>> Start AVAILABLE DATA

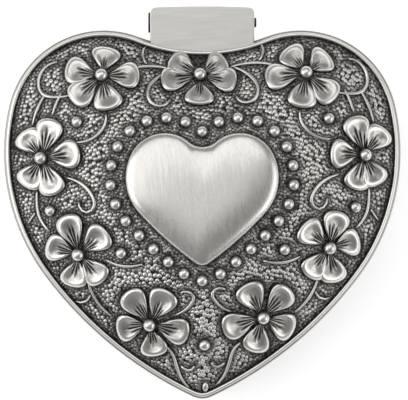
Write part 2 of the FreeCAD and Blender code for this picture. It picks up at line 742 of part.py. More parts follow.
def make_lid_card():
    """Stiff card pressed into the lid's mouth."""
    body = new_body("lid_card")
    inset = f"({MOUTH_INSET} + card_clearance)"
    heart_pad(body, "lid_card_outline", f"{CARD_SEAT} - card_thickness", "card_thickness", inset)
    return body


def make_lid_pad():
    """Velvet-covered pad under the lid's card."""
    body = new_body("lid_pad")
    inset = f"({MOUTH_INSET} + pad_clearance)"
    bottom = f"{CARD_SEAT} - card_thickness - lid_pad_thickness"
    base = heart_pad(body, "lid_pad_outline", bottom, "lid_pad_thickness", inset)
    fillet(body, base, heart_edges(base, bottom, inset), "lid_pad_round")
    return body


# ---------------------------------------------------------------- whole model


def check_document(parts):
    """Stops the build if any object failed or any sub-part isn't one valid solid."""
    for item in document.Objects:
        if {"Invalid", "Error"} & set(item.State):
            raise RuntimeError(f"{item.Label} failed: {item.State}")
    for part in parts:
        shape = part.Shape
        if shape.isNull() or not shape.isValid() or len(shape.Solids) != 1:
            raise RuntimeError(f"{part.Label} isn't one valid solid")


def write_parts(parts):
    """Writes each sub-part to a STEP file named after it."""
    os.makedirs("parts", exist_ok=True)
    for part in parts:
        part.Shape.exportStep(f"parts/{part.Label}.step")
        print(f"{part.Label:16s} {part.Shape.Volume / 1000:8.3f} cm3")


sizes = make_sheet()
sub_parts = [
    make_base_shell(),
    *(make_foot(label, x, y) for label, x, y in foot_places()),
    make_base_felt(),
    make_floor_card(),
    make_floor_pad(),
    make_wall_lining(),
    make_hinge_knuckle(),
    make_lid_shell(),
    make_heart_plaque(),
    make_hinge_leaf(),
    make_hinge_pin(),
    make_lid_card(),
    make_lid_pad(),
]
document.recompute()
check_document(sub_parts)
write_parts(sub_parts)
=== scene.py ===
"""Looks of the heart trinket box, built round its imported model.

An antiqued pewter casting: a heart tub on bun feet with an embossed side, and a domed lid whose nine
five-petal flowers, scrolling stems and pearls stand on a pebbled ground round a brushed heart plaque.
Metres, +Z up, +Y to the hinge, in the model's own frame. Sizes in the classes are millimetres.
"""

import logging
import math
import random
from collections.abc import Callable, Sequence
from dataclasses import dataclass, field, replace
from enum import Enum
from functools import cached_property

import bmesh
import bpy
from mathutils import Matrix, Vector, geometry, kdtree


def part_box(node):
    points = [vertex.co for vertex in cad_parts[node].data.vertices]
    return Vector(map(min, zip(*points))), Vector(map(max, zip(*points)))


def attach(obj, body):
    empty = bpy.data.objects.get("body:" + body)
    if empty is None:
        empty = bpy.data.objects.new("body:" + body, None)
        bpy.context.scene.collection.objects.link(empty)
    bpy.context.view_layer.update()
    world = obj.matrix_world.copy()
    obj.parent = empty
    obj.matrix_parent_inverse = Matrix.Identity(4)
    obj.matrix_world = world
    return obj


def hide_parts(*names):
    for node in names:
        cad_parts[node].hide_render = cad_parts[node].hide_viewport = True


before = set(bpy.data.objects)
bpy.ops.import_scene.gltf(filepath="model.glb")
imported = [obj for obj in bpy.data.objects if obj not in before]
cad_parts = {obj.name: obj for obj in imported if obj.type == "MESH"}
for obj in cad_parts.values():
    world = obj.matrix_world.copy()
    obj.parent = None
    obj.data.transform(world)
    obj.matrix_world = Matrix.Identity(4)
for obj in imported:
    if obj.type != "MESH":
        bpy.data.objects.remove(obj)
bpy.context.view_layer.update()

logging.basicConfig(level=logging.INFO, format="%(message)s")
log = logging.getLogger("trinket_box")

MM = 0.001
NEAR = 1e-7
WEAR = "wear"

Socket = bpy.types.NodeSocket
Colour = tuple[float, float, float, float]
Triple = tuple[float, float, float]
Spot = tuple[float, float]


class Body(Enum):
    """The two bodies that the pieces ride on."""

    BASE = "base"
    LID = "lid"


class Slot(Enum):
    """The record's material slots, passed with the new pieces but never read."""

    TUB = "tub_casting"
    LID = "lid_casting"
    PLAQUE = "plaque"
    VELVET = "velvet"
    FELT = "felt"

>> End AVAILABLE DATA

● REQUIRED TASK
Reproduce exactly the lines from the line with "sizes = make_sheet()" to the line with "points = [vertex.co", both end lines included.

● TASK RESULT
sizes = make_sheet()
sub_parts = [
    make_base_shell(),
    *(make_foot(label, x, y) for label, x, y in foot_places()),
    make_base_felt(),
    make_floor_card(),
    make_floor_pad(),
    make_wall_lining(),
    make_hinge_knuckle(),
    make_lid_shell(),
    make_heart_plaque(),
    make_hinge_leaf(),
    make_hinge_pin(),
    make_lid_card(),
    make_lid_pad(),
]
document.recompute()
check_document(sub_parts)
write_parts(sub_parts)
=== scene.py ===
"""Looks of the heart trinket box, built round its imported model.

An antiqued pewter casting: a heart tub on bun feet with an embossed side, and a domed lid whose nine
five-petal flowers, scrolling stems and pearls stand on a pebbled ground round a brushed heart plaque.
Metres, +Z up, +Y to the hinge, in the model's own frame. Sizes in the classes are millimetres.
"""

import logging
import math
import random
from collections.abc import Callable, Sequence
from dataclasses import dataclass, field, replace
from enum import Enum
from functools import cached_property

import bmesh
import bpy
from mathutils import Matrix, Vector, geometry, kdtree


def part_box(node):
    points = [vertex.co for vertex in cad_parts[node].data.vertices]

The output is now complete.